Exercise aim: The lines to reproduce run from the first one through the line containing "peak_h = 1793; // [1450:1:2300]". Reproduce them exactly.

Listing:

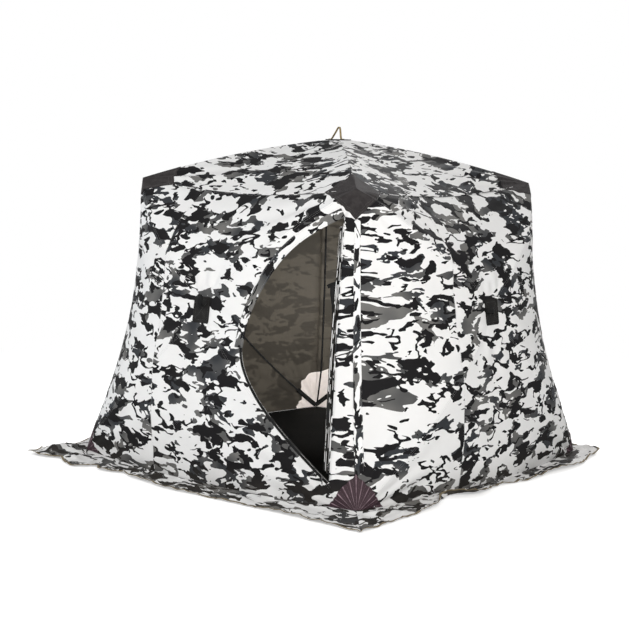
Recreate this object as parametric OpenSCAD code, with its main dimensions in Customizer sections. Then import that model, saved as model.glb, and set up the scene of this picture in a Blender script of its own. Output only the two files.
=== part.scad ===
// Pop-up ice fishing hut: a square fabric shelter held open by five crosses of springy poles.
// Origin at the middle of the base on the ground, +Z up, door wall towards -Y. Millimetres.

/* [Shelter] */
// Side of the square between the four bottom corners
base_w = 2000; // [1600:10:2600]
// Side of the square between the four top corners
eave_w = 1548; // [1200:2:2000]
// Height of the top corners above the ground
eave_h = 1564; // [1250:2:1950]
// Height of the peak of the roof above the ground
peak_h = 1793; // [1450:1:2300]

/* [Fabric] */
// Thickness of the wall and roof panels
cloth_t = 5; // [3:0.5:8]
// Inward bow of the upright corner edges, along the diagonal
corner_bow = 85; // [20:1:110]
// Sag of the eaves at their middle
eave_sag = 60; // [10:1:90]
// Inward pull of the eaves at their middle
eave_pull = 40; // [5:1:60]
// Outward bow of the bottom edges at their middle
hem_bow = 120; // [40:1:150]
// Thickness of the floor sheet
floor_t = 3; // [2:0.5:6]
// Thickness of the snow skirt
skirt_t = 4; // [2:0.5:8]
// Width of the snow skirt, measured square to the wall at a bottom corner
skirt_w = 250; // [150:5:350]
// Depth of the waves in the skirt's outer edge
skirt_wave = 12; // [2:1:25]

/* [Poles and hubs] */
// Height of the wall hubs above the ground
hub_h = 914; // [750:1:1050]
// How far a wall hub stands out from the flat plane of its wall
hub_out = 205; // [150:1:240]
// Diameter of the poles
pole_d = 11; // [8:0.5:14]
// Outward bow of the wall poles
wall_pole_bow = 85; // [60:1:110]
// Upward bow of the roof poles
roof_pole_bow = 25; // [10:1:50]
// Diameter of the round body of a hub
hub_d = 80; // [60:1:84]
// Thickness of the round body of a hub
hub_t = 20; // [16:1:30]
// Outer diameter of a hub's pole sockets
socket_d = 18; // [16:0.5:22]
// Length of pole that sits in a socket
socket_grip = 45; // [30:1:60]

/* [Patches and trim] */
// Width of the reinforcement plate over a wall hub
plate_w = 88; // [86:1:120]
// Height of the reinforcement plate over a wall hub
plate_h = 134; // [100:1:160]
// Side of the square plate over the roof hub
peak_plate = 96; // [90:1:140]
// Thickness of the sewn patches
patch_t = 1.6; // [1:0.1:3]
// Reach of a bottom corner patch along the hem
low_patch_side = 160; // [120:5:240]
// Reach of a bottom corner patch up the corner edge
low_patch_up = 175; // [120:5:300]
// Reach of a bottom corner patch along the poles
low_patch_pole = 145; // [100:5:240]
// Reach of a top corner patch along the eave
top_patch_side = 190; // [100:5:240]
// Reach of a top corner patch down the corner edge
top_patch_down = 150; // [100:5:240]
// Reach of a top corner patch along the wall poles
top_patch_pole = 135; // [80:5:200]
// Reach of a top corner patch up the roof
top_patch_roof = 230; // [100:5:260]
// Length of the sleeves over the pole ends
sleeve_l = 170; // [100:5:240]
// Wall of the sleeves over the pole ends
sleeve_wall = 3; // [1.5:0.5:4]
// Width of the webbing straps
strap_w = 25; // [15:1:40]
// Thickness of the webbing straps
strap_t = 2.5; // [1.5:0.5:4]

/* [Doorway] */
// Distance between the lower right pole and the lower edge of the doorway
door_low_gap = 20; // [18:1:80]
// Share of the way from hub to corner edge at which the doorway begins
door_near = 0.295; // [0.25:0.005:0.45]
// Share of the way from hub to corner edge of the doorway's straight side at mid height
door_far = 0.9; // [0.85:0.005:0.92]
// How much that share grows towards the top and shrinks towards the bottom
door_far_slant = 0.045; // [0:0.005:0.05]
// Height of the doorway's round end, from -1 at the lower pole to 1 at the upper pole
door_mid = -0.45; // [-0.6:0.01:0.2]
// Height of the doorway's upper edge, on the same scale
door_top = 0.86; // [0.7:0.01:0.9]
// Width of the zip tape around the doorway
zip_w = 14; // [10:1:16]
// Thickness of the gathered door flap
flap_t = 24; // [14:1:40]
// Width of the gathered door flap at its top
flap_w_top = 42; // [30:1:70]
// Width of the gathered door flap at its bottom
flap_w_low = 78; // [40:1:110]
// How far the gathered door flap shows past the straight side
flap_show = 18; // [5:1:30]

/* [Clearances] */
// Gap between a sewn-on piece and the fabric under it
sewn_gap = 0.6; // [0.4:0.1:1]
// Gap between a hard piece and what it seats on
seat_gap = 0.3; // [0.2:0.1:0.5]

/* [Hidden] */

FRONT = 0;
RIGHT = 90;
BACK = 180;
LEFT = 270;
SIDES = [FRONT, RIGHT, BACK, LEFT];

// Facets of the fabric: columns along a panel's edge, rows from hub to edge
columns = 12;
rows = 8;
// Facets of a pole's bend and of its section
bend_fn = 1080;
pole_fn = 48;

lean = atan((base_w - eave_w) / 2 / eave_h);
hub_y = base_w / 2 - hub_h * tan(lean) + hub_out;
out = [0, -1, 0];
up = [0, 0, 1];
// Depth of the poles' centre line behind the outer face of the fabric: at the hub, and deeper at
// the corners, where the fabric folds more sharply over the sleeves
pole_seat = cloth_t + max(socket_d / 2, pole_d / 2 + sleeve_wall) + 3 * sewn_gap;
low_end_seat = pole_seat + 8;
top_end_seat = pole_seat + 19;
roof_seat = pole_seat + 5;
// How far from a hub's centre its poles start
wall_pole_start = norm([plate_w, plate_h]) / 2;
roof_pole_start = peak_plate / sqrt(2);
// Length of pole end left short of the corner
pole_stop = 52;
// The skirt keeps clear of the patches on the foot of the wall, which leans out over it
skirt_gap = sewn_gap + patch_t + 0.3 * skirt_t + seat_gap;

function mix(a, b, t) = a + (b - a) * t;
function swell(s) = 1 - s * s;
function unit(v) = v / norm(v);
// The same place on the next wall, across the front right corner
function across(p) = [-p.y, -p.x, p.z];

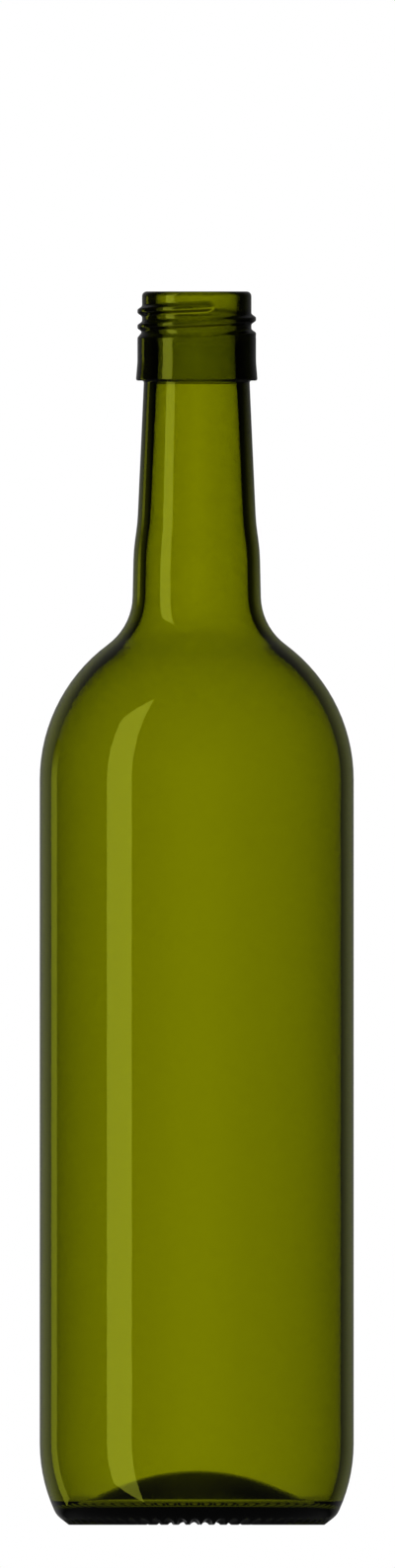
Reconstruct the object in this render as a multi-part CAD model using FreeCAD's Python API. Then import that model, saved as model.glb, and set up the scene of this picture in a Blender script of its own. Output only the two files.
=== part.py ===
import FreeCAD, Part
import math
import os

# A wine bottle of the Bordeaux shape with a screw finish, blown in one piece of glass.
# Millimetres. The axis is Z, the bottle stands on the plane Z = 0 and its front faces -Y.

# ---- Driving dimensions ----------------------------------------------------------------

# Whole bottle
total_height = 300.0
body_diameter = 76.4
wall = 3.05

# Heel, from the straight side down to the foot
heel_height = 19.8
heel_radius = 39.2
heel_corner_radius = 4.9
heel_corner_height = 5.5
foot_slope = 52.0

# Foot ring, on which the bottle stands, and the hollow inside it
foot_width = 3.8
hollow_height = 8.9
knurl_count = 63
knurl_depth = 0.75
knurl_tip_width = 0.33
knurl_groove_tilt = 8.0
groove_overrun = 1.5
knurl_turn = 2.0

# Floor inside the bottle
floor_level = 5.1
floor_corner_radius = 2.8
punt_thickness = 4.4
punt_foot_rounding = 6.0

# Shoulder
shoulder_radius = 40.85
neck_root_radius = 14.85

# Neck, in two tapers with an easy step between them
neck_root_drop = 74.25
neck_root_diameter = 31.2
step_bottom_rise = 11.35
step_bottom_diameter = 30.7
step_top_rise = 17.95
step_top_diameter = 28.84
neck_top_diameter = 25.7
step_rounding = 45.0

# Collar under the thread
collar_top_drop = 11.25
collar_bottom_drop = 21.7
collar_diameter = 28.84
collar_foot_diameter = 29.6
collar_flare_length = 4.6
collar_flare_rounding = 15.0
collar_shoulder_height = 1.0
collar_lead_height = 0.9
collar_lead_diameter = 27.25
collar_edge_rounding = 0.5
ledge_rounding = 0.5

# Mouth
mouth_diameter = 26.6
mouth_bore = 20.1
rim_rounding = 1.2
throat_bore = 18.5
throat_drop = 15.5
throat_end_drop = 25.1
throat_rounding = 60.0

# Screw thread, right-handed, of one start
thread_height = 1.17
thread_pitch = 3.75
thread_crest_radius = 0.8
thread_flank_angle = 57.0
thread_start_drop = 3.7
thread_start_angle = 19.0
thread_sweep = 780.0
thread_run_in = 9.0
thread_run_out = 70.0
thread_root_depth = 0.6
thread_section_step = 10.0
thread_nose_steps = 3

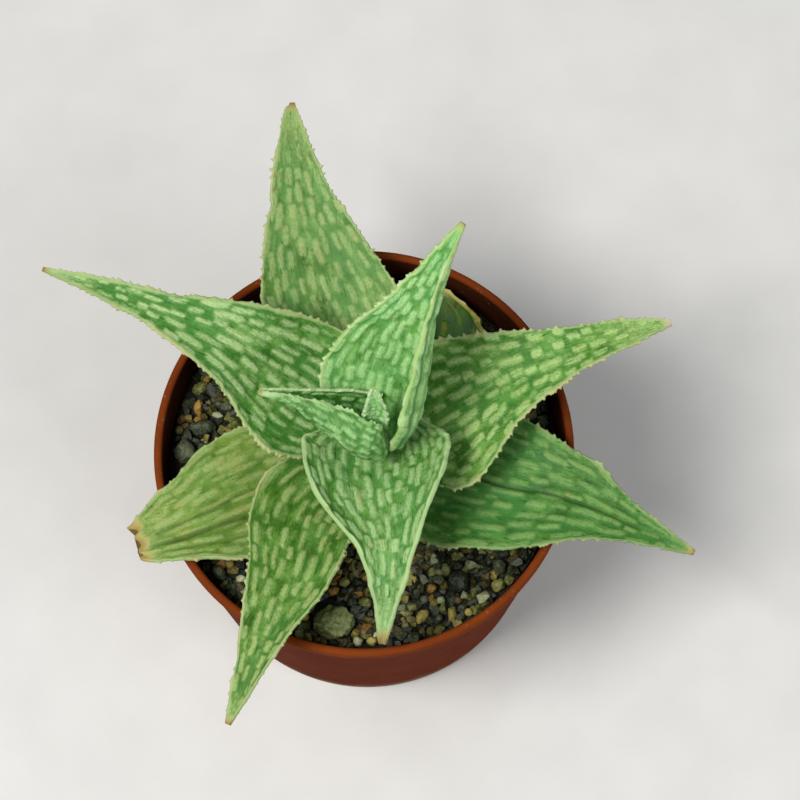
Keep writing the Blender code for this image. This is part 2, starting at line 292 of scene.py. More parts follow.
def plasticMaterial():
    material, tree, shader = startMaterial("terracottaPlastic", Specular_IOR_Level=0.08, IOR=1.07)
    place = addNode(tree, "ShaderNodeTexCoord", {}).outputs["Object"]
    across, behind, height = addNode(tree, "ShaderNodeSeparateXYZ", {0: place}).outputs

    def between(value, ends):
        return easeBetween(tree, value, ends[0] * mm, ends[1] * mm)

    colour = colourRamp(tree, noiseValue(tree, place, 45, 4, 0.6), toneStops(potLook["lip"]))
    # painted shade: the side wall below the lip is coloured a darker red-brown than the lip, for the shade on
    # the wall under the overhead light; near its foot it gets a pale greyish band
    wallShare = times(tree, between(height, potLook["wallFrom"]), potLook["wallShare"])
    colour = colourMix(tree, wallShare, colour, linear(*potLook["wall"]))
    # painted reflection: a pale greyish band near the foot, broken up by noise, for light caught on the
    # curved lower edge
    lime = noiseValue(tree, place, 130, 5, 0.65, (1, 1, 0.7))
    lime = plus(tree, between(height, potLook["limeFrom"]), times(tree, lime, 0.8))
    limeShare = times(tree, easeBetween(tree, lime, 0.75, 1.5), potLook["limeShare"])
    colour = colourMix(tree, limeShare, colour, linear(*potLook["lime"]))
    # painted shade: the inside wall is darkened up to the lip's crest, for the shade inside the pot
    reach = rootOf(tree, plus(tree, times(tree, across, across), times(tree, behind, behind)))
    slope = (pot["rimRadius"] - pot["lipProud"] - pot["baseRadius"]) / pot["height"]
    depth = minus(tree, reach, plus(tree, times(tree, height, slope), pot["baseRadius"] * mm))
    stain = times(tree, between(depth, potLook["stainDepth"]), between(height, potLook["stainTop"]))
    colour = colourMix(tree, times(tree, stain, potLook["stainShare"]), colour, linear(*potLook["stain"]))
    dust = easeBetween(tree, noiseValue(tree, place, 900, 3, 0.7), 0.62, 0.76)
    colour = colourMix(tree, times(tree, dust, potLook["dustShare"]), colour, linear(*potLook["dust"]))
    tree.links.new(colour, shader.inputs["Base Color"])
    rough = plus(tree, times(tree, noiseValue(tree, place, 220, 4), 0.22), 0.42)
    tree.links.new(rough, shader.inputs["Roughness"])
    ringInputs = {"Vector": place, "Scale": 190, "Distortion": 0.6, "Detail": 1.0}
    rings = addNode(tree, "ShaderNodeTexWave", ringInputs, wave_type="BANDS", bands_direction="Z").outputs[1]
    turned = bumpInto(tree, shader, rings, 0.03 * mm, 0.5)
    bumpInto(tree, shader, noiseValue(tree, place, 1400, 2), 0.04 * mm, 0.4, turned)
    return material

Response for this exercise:
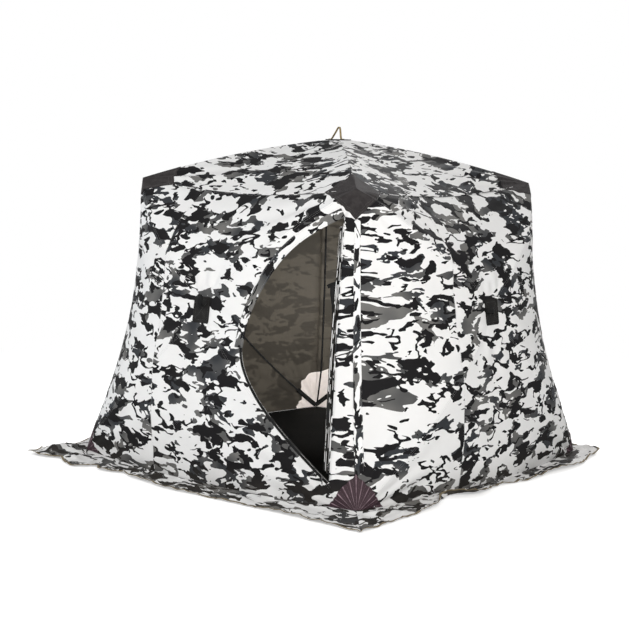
Recreate this object as parametric OpenSCAD code, with its main dimensions in Customizer sections. Then import that model, saved as model.glb, and set up the scene of this picture in a Blender script of its own. Output only the two files.
=== part.scad ===
// Pop-up ice fishing hut: a square fabric shelter held open by five crosses of springy poles.
// Origin at the middle of the base on the ground, +Z up, door wall towards -Y. Millimetres.

/* [Shelter] */
// Side of the square between the four bottom corners
base_w = 2000; // [1600:10:2600]
// Side of the square between the four top corners
eave_w = 1548; // [1200:2:2000]
// Height of the top corners above the ground
eave_h = 1564; // [1250:2:1950]
// Height of the peak of the roof above the ground
peak_h = 1793; // [1450:1:2300]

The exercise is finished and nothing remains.